President Bush announces new workplace safety initiative for federal employees

February 13, 2004—President George W. Bush recently acted to increase workplace safety and health for federal employees through the new Safety, Health and Return-to-Employment (SHARE) initiative.

In a January 9, 2004 memo, President Bush directed all executive branch departments and agencies to participate in SHARE to reduce Federal workplace injuries and the cost they incur. The memo noted that when measured by workers’ compensation losses, Federal workplace injuries cost more than $2 billion and 2 million lost production days annually, not to mention the pain and suffering by workers and their families.

American Society of Safety Engineers (ASSE) President James “Skipper” Kendrick commended the program and urged the administration to utilize the Occupational Safety and Health Administration’s (OSHA) withdrawn “Injury Illness and Prevention Standard” to assure long-term success.

“SHARE arms the many federally employed safety, health and environmental practitioners, including ASSE members, with the authority of your office in fulfilling their long-standing commitment to helping make sure that federal workers go home safe and healthy from their jobs each day,” Kendrick wrote in his letter to the President. “SHARE also puts into place a larger framework for working towards safer and healthier workplaces that leading private sector corporations already employ. As those corporations have long understood, this improved focus of commitment at the highest executive level will mean fewer injuries and less illness for federal workers, leading to greater productivity and lower costs to the federal government.”

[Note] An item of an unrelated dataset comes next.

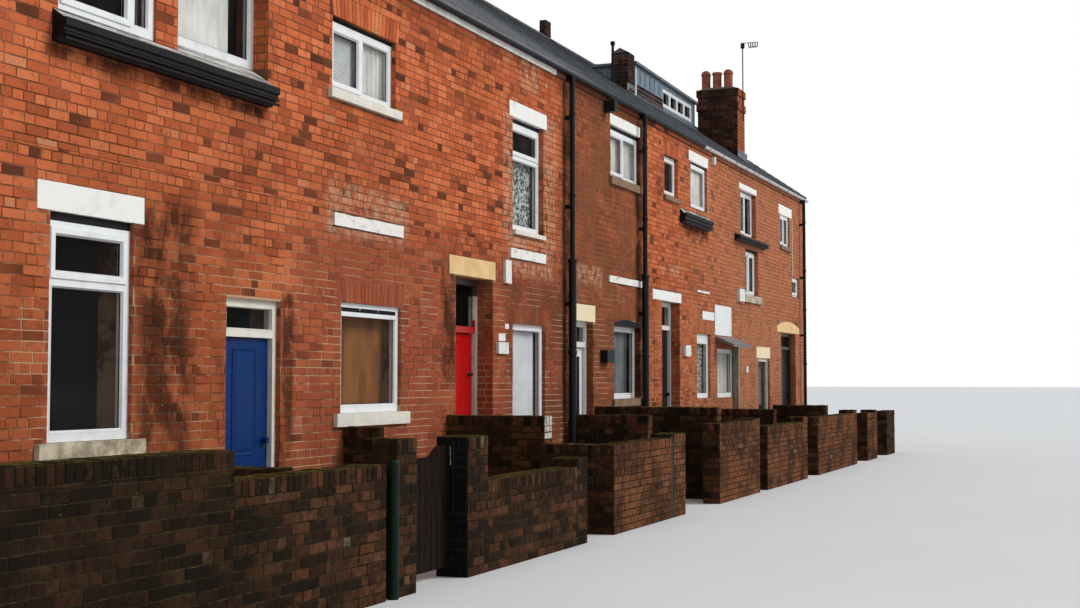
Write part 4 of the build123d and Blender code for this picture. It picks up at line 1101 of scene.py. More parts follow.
def metal(name, *color, roughness):
    base = linear(*color)
    duller = tuple(channel * 0.6 for channel in base)
    return sheen(name, base, duller, wear=(14, 5, 0.6), edge=(0.45, 0.75),
                 bump=((80, 4), 0.0008, 0.4), roughness=roughness, metallic=0.9)


def lead():
    return sheen("lead_sheet", linear(112, 114, 118), linear(74, 76, 80), wear=(8, 6, 0.65),
                 edge=(0.35, 0.7), bump=((18, 5), 0.003, 0.5), roughness=0.6, metallic=0.3)


def window_glass():
    """Grubby glass: nearly clear, with a thin film of dirt that also takes the light."""
    paint = Paint("window_glass", roughness=0.04)
    paint.set(paint.shader.inputs["Alpha"], paint.cloud((2.2, 6, 0.65), 0.35, 0.8, 0.05, 0.13))
    paint.bump((1.5, 2), 0.002, 0.15)
    paint.color = paint.mix(paint.noise(6, 4), (0.012, 0.014, 0.015), (0.035, 0.038, 0.038))
    return paint.done()


def fitting_paint():
    """White plastic boxes, cream bell plates, and black ones on the fourth house."""
    paint = Paint("fitting_paint", roughness=0.5, specular=0.15)
    grime = paint.cloud((14, 5, 0.65), 0.45, 0.7, 0, 0.5)
    paint.color = paint.two(grime, (224, 223, 218), (160, 154, 142))
    black_box = paint.between("X", 0.2, 0.6, 0.01)
    paint.over(black_box, 26, 26, 28)
    paint.bump((60, 3), 0.0008, 0.4)
    return paint.done()


def cloth_paint(name, base, shade, weave=420, stretch=(1, 1, 1)):
    """Woven cloth: threads as fine bumps, soft shade in the folds."""
    paint = Paint(name, roughness=0.95, specular=0.15)
    threads = (weave, 2, 0.5, stretch)
    folds = paint.cloud((7, 4, 0.6, (1, 1, 0.2)), 0.35, 0.7)
    paint.color = paint.two(folds, base, shade)
    paint.over(paint.cloud(threads, 0.3, 0.7, 0, 0.25), *shade)
    paint.bump(threads, 0.0006, 0.5)
    return paint.done()


BRICK = house_brick()
YARD_BRICK = yard_brick()
STACK_BRICK = stack_brick()
STREET_MORTAR = street_mortar()
YARD_MORTAR = mortar("yard_mortar", (50, 40, 29), (27, 21, 15))
STACK_MORTAR = mortar("stack_mortar", (66, 54, 46), (40, 32, 28))
CEMENT = mortar("grey_cement", (104, 98, 92), (62, 58, 56))
PAINTED_STONE = painted_stone()
STUB_STONE = stub_stone()
PLAIN_STONE = plain_stone()
SILL_STONE = sill_stone()
SLATE = slate_stone("slate_stone", (66, 70, 78))
PALE_SLATE = slate_stone("pale_slate", (176, 172, 160))
RIDGE_CLAY = ridge_clay()
PLASTIC = white_plastic()
FRAME_PAINT = door_frame_paint()
EAVES_BOARD = eaves_board()
GUTTER_PAINT = gutter_paint()
PIPE_PAINT = pipe_paint()
IRON = dark_iron()
LEDGE_BOARDS = ledge_boards()
CLAY = terracotta()
GATE_WOOD = wood("gate_wood", (18, 13, 10), (42, 30, 22))
POST_PAINT = post_paint()
BLUE = gloss("blue_gloss", 6, 46, 100)
RED = gloss("red_gloss", 178, 8, 10)
BLACK_DOOR = gloss("black_gloss", 24, 24, 27)
WHITE_GLOSS = gloss("white_gloss", 222, 222, 218)
# Door panes: gloss made dark as painted shade of the dim hall behind the glass.
SHADED_DOOR_GLASS = gloss("shaded_door_glass", 34, 38, 42, roughness=0.08)
RUBBER = gloss("rubber_seal", 24, 24, 26, roughness=0.7)
STEEL = metal("dull_steel", 150, 150, 150, roughness=0.4)
BRASS = metal("dark_brass", 70, 58, 40, roughness=0.45)
GLASS = window_glass()
BOARDS = floor_boards()
CONCRETE = concrete()
CLADDING = cladding()
LEAD = lead()
CANOPY_WOOD = wood("canopy_wood", (164, 152, 136), (112, 100, 86))
FITTING = fitting_paint()
BROWN_BLIND = cloth_paint("brown_blind", (150, 98, 52), (112, 70, 36), weave=300,
                          stretch=(0.04, 1, 1))
WHITE_CLOTH = cloth_paint("white_cloth", (240, 238, 230), (206, 204, 196))
GREY_NET = cloth_paint("grey_net", (150, 154, 154), (104, 110, 112))
PATTERNED_NET = patterned_net()

NODE_PAINTS = {
    "aerial": IRON, "attic_floor": BOARDS, "boxed_ledges": LEDGE_BOARDS,
    "canopy_board": CANOPY_WOOD, "chimney_pots": CLAY, "chimney_stack": STACK_MORTAR,
    "door_hinges": STEEL, "door_posts": FRAME_PAINT, "door_rails": FRAME_PAINT,
    "doorsteps": CONCRETE, "doorway_heads": STREET_MORTAR, "dormer_frame": PLASTIC,
    "dormer_glass": GLASS, "dormer_roof": LEAD, "dormer_walls": CLADDING,
    "downpipes": PIPE_PAINT, "end_walls": STREET_MORTAR, "fanlight_glass": GLASS,
    "fascia_boards": EAVES_BOARD, "front_wall_ground": STREET_MORTAR,
    "front_wall_upper": STREET_MORTAR, "garden_dividers": YARD_MORTAR,
    "garden_gate": GATE_WOOD, "garden_piers": YARD_MORTAR, "garden_posts": POST_PAINT,
    "garden_walls": YARD_MORTAR, "gate_hinges": STEEL, "ground_floors": CONCRETE,
    "gutters": GUTTER_PAINT, "head_strips": IRON, "lintels_painted": PAINTED_STONE,
    "lintels_stone": PLAIN_STONE, "party_walls": STREET_MORTAR, "rear_wall": STREET_MORTAR,
    "ridge_tiles": RIDGE_CLAY, "roof_front": SLATE, "roof_rear": SLATE,
    "small_stacks": CEMENT, "upper_floors": BOARDS, "vent_pipe": IRON,
    "wall_boards": PLASTIC, "wall_boxes": FITTING, "wall_stubs": STUB_STONE,
    "window_canopy": PALE_SLATE, "window_frames_ground": PLASTIC,
    "window_frames_upper": PLASTIC, "window_glass_ground": GLASS,
    "window_glass_upper": GLASS, "window_sills": SILL_STONE, "door_leaf_0": BLUE,
    "door_leaf_1": BLUE, "door_leaf_2": RED, "door_leaf_3": WHITE_GLOSS,
    "door_leaf_4": BLACK_DOOR, "door_leaf_5": BLACK_DOOR, "door_leaf_6": BLACK_DOOR,
}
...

Kendrick recommended the administration utilize a comprehensive program proposed by the U.S. Occupational Safety and Health Administration (OSHA) in its Injury Illness and Prevention Standard. This standard would have required employers to establish workplace safety and health management programs but was withdrawn from OSHA’s regulatory agenda in August 2002.

“A major concern is that when program measurement, as SHARE currently calls for, is based solely on what our thousands of members recognize as ‘trailing’ indicators—lower workplace injury and illness case rates, lower lost-time injury and illness case rates, timely reporting and fewer lost days—success can too easily be compromised by short cuts and compromises to achieve paper instead of real gains,” Kendrick said. “Trailing indicators certainly measure results but do not adequately show managers where a program does and does not work. They only show whether an outcome was good or bad.

ASSE encourages the Bush Administration to turn to the Injury Illness and Prevention Standard as a resource to enhance SHARE and help it establish a more comprehensive program, completely integrated into the organization, with both trailing and leading indicators.